"Allied": Brad Pitt and Marion Cotillard in hokey WWII weeper
Of all the movie settings from all the melodramas ever made in all the world, Robert Zemeckis had to open his hopelessly derivative WWII romance Allied, starring Brad Pitt and Marion Cotillard, in Casablanca.
So, as the film started rolling, I swear I could hear someone in the background whisper, "Play it, Sam."
A kiss is just a kiss, a sigh is just a sigh. …
And a tired movie cliché is just a cliché.
Shot in velvety-rich classic Hollywood style from an original – and yet so very unoriginal – script by Steven Knight (Pawn Sacrifice), Allied comes off like a highlight reel that mimics the look and feel of a whole school of great films, from Casablanca to Hitchcock's Suspicion and Notorious.

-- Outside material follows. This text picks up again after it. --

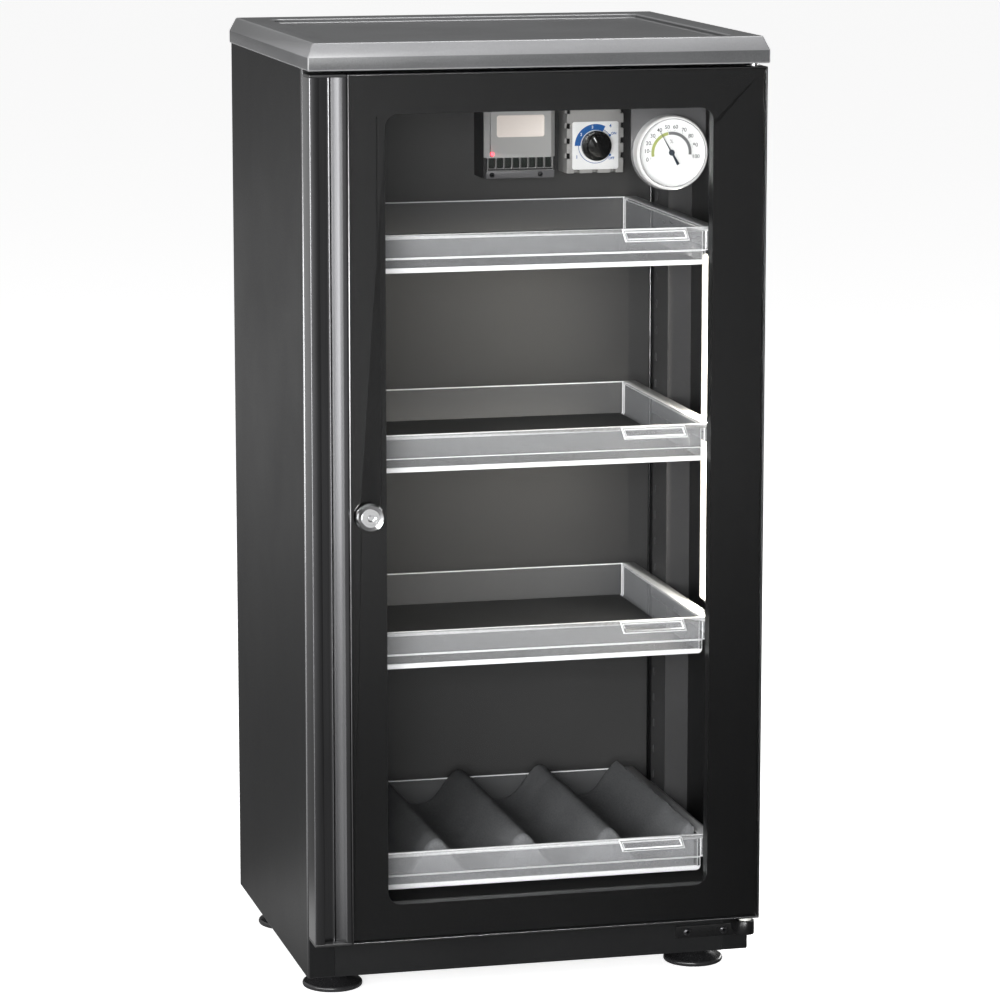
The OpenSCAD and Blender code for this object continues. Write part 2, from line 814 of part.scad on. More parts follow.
module dial_plate() {
  color([0.93, 0.93, 0.92]) difference() {
    along_y(control_front - dial_thickness, control_front)
      rounded([control_x - dial_side / 2, dial_z - dial_side / 2],
              [control_x + dial_side / 2, dial_z + dial_side / 2], dial_round);
    rod_y([control_x, dial_z], shaft_bush, control_front - control_wall, control_front + control_wall);
  }
}

// Fixed body of the humidity control, with a bush that carries the knob's shaft
module thermostat() {
  y0 = control_front + control_wall;
  color([0.55, 0.55, 0.56]) difference() {
    union() {
      rod_y([control_x, dial_z], thermostat_radius, y0, y0 + thermostat_depth);
      rod_y([control_x, dial_z], shaft_bush - overlap, control_front - dial_thickness, y0 + overlap);
    }
    rod_y([control_x, dial_z], shaft_radius + running_gap, control_front - control_wall,
          y0 + thermostat_depth - control_wall);
  }
}

knob_clear = 0.4;
knob_step_share = 0.72;
knob_bar = 2.2;
knob_grip_share = 0.5;
pointer_angle = 120;

module control_knob() {
  y1 = control_front - dial_thickness - knob_clear;
  y0 = y1 - knob_height;
  grip = knob_height * knob_grip_share;
  color([0.06, 0.06, 0.065]) {
    rod_y([control_x, dial_z], knob_radius, y0 + grip, y1);
    rod_y([control_x, dial_z], knob_radius * knob_step_share, y0 + knob_bar, y0 + grip + overlap);
    translate([control_x, 0, dial_z]) rotate([0, -pointer_angle, 0])
      span([-knob_radius * knob_step_share, y0, -knob_bar], [knob_radius * knob_step_share, y0 + grip, knob_bar]);
    rod_y([control_x, dial_z], shaft_radius, y1 - overlap, control_front + thermostat_depth - control_wall);
  }
}

// Humidity dial on a plate that hangs from the ceiling

hygrometer_set = 26;
hygrometer_drop = 80.5;
hygrometer_y = y_body + hygrometer_set;
hygrometer_z = z_top - hygrometer_drop;
bezel = 3;
case_back = 1.5;
bracket_sheet = 1.5;
bracket_foot = 16;
lens_thickness = 1.5;
lens_set = 1.2;
needle_gap = 1.6;
dial_card = 0.8;
needle_thickness = 0.6;
needle_hub = 2.6;
needle_pin = 1;
needle_length = 22;
needle_tail = 12;
needle_width = 1.3;
needle_angle = 120;

module hygrometer_bracket() {
  y0 = hygrometer_y + hygrometer_depth;
  r = hygrometer_radius + bracket_margin;
  color([0.3, 0.3, 0.31]) {
    along_y(y0, y0 + bracket_sheet) {
      translate([hygrometer_x, hygrometer_z]) circle(r);
      translate([hygrometer_x - r, hygrometer_z]) square([2 * r, z_ceiling - hygrometer_z]);
    }
    span([hygrometer_x - r, y0, z_ceiling - bracket_sheet], [hygrometer_x + r, y0 + bracket_foot, z_ceiling]);
  }
}

module at_hygrometer() {
  translate([hygrometer_x, hygrometer_y, hygrometer_z]) rotate([-90, 0, 0]) children();
}

module hygrometer_case() {
  inner = hygrometer_radius - bezel;
  color([0.85, 0.85, 0.84]) at_hygrometer() rotate_extrude() polygon([
    [inner, 0], [hygrometer_radius - bezel / 3, 0], [hygrometer_radius, bezel / 2],
    [hygrometer_radius, hygrometer_depth], [0, hygrometer_depth], [0, hygrometer_depth - case_back],
    [inner, hygrometer_depth - case_back]]);
}

dial_front = lens_set + lens_thickness + needle_gap;

module hygrometer_dial() {
  color([0.95, 0.95, 0.94]) at_hygrometer() rotate_extrude() polygon([
    [needle_pin + running_gap, dial_front], [hygrometer_radius - bezel, dial_front],
    [hygrometer_radius - bezel, hygrometer_depth - case_back], [bezel, hygrometer_depth - case_back],
    [bezel, dial_front + dial_card + bezel], [needle_pin + running_gap, dial_front + dial_card + bezel]]);
}

module hygrometer_glass() {
  color([0.9, 0.95, 1, 0.3]) at_hygrometer() translate([0, 0, lens_set])
    cylinder(h = lens_thickness, r = hygrometer_radius - bezel);
}

module hygrometer_needle() {
  y0 = lens_set + lens_thickness + needle_thickness / 2;
  color([0.1, 0.12, 0.15]) at_hygrometer() {
    translate([0, 0, y0]) cylinder(h = needle_thickness, r = needle_hub);
    translate([0, 0, y0]) cylinder(h = bezel + needle_gap, r = needle_pin);
    translate([0, 0, y0]) rotate([0, 0, -needle_angle]) linear_extrude(needle_thickness)
      polygon([[needle_length, 0], [0, needle_width / 2], [-needle_tail, needle_width],
               [-needle_tail, -needle_width], [0, -needle_width / 2]]);
  }
}

// Hinges, strike and seal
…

It's yet more proof that as time goes by, Hollywood just tells the same old story about the same two lovers and the same fight for love and glory.
Pitt plays Max Vatan, a Canadian fighter pilot turned commando, who is parachuted into the Moroccan desert to help the elegant French Resistance fighter Marianne Beausejour (Cotillard) take out a high-value target.
Maybe I'm petty, but I couldn't get past the premise. Despite his youthful vigor, the 52-year-old Pitt doesn't strike me as a likely candidate for special forces missions.
Pitt and Cotillard have enough sex appeal between them to repopulate the Earth, so it's reasonable to expect a love story.
While they have good chemistry, the actors are hobbled by some seriously uninteresting banter. They just ain't very sexy – even when playfully discussing how dangerous it is for spies to fall in love during a mission.
But they do fall head-over-heels in love.
We know this because we're told so.
They get married, move into a nice house in London, and have a baby. But will their love withstand the ultimate test: What if one of them is accused of being a German spy?
Allied lurches from a ludicrous special ops thriller to a ludicrous romance to a ludicrous cat-and-mouse mystery.
Mind you, Allied isn't unwatchable. Certain bits really are quite fun – until you realize those scenes are supposed to make you cry, not snicker.
It's a reaction I've often had to Zemeckis' more grandiose films, including Forrest Gump, Beowulf, and Contact. This experienced director knows how to show you a good time -- after all, he's the man who gave us the Back to the Future films. But his more serious movies try so hard to be earnest through cheap sentiment that they come across as hokey.
Allied is no less phony. It's a tinfoil soap opera that tries to pass itself off as a timeless 24-carat story about love in a world caught on fire. Despite its grand gestures, it never leaves the ground. It has no vitality.